[Start of Supplied data]
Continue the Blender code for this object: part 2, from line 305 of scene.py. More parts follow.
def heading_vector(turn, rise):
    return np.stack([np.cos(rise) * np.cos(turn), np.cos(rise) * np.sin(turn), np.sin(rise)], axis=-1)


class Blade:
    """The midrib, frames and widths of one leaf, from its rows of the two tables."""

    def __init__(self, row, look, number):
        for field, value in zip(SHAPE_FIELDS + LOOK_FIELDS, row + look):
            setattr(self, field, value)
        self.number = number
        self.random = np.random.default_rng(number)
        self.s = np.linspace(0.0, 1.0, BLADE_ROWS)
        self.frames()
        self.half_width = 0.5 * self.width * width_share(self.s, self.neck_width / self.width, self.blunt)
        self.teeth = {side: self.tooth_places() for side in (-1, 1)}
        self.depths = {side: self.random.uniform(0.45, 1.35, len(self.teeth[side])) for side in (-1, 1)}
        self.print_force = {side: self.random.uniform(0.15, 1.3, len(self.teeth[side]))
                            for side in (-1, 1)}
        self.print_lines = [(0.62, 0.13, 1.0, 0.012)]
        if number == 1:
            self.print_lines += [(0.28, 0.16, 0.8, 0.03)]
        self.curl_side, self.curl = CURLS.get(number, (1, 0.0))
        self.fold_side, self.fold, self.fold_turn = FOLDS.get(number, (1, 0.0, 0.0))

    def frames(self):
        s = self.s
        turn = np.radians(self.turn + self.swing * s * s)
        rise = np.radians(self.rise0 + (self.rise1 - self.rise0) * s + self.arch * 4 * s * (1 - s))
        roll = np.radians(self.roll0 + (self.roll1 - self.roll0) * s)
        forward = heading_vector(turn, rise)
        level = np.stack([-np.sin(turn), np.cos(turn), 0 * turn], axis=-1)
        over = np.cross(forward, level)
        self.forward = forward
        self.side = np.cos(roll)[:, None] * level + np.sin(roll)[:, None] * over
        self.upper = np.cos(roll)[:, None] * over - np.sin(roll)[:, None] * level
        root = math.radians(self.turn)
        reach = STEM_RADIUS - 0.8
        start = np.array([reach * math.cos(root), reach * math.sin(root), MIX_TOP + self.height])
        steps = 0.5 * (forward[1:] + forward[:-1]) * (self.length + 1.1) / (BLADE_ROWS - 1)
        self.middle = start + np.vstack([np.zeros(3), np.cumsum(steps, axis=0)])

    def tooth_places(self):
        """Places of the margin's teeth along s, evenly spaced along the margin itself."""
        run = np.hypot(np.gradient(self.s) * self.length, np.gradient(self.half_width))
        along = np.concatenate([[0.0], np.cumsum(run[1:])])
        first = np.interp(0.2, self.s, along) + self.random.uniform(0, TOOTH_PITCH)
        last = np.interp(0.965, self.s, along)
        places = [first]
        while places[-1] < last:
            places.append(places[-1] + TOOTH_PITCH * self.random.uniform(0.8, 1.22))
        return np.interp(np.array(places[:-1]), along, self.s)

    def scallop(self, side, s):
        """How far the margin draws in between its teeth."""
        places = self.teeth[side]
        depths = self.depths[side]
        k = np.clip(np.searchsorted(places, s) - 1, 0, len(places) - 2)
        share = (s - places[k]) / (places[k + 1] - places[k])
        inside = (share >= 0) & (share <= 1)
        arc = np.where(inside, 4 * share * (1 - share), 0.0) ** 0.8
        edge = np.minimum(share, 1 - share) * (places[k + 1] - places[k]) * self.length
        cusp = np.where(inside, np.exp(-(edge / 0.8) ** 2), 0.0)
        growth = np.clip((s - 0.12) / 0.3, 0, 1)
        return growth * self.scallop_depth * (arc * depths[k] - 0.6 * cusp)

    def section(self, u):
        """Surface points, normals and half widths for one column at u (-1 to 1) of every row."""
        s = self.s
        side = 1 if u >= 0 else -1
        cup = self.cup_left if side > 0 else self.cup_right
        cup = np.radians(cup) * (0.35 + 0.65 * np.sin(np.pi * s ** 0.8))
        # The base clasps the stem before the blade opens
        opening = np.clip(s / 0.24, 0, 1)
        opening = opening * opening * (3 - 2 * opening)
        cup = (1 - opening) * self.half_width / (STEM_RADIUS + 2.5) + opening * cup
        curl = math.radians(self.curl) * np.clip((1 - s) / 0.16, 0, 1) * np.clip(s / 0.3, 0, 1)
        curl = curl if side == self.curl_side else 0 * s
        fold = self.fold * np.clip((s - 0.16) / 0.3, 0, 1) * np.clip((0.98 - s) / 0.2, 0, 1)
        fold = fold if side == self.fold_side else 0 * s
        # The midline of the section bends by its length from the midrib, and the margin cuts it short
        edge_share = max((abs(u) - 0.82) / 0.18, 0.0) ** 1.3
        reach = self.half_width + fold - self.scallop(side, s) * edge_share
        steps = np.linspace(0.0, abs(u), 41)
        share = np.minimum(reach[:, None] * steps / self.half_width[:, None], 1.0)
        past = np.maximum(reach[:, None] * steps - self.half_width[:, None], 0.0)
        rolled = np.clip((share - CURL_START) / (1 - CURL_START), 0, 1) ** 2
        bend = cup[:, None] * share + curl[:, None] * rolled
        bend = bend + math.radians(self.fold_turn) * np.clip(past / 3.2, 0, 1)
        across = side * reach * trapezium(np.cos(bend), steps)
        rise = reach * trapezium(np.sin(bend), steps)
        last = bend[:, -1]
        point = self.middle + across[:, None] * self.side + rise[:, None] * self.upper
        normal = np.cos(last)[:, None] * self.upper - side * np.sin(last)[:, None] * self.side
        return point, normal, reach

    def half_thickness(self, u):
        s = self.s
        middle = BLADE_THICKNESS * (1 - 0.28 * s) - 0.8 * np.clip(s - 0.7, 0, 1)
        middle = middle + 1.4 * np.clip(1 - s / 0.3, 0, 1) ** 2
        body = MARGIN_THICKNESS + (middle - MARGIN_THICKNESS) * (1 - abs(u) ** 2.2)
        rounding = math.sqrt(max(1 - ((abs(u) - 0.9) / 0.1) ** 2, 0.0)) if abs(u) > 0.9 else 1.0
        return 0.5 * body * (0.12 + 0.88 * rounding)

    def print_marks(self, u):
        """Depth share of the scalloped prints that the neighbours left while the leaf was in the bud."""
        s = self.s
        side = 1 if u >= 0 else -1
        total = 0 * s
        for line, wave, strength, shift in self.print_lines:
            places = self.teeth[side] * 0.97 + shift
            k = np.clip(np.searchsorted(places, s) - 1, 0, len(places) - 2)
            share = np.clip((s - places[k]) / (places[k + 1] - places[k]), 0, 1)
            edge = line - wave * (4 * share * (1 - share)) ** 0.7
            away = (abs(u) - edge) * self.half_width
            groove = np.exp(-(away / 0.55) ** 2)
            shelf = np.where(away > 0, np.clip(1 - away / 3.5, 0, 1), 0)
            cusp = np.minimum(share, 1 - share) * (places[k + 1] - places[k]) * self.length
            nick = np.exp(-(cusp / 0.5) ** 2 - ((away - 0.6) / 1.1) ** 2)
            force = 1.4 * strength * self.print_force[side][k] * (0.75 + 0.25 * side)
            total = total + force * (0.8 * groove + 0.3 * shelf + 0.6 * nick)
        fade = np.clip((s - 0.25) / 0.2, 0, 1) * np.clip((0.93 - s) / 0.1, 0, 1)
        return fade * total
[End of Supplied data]
[Start of Supplied data]
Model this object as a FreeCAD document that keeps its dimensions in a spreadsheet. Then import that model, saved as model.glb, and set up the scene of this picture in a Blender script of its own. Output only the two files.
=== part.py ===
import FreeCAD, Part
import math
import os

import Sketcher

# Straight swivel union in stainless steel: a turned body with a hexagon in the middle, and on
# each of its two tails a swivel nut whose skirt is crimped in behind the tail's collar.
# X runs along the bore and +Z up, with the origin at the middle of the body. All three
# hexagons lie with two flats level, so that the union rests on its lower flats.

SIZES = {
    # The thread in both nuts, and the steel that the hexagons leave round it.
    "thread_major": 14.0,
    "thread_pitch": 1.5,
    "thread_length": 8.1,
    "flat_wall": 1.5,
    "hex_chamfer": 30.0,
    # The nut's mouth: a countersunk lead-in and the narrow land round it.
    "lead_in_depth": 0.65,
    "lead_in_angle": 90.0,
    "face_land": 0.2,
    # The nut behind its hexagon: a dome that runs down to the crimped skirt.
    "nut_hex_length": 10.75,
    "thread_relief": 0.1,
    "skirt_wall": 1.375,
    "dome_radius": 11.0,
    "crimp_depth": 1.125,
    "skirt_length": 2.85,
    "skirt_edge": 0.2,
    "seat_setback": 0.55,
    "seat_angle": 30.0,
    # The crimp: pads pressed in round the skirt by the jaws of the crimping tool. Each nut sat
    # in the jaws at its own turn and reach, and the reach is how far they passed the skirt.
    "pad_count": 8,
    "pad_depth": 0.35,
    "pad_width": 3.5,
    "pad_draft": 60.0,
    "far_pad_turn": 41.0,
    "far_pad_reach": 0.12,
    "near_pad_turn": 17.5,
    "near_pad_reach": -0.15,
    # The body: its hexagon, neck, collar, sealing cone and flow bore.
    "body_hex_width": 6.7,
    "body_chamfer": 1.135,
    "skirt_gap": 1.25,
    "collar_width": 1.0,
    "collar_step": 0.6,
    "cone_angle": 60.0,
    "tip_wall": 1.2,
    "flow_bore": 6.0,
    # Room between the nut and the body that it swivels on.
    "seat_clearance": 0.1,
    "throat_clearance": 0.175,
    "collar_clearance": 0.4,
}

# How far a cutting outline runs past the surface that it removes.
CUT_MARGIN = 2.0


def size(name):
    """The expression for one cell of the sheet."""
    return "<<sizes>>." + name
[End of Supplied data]
[Start of Supplied data]
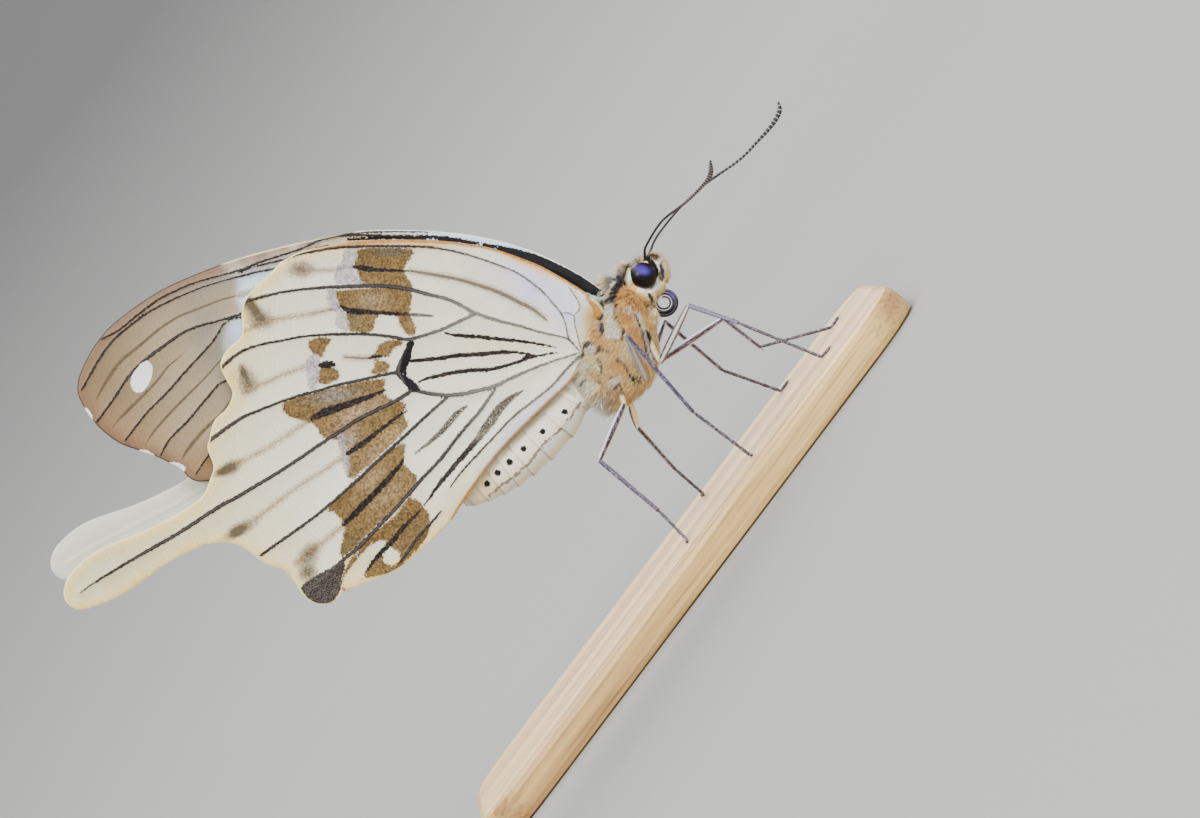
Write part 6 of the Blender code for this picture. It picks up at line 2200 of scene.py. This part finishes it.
[End of Supplied data]
● **Instructions for the task**: Using the entries above, give again exactly the lines from the line holding "Continue the Blender" through the line holding "return np.stack([np.cos(rise) *". Include both end lines and nothing else.

● **Solution to the exercise**:
Continue the Blender code for this object: part 2, from line 305 of scene.py. More parts follow.
def heading_vector(turn, rise):
    return np.stack([np.cos(rise) * np.cos(turn), np.cos(rise) * np.sin(turn), np.sin(rise)], axis=-1)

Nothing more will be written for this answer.